Friday, August 2, 2013

Darn it!.... another Fab Fabric Friday, almost

I earned badges in all kinds of needlework when I was a girl, and I'm always amazed when those skills acquired at a young age come in handy now.  Even beading skills have come in handy for repairing broken bead tassel trims.
If it were not for the inconsistent pattern repeat, this fabric sure would've made the Fab Fabric Friday list, but as it turned out, we needed my childhood darning skills to make this shade happen. 

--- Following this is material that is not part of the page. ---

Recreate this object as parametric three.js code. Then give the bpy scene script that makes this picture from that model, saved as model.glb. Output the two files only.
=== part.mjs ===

Through most of the cuts, the embroidery lined up at least adequately well, but as you can see in the above photo, one motif was horribly off.  I knew I could not join the widths by sewing right sides together by machine; not only because of the pattern not matching, but also because the raised embroidery "walked" under the presser foot.  So I pressed the seam allowances into place and..... joined the widths by hand from the front.  Yes, I joined the widths by hand from the front, a first for me!  (Thank you, Penny, for a long-ago post that inspired me!)  Come to think of it, there's another childhood sewing skill put to good use!  It sure did take awhile, two seams each 70" long......starting at the top, the other end looked like it was about 5 miles away!  That's when you put on some Van Morrison and just sing along through the sewing.
I gently nudged and squished the fabric together to get the embroidery to line up, until I got to that one motif, where no amount of cajoling would convince the two sides to compromise; there I had to take more drastic corrective measures.
That's when the darning skills were called up.  I practiced until I got the hang of using white thread to fill in the space to make it look like the lines were continuous.  It was awkward at first, but I got better, and took out my first attempt and re-darned it.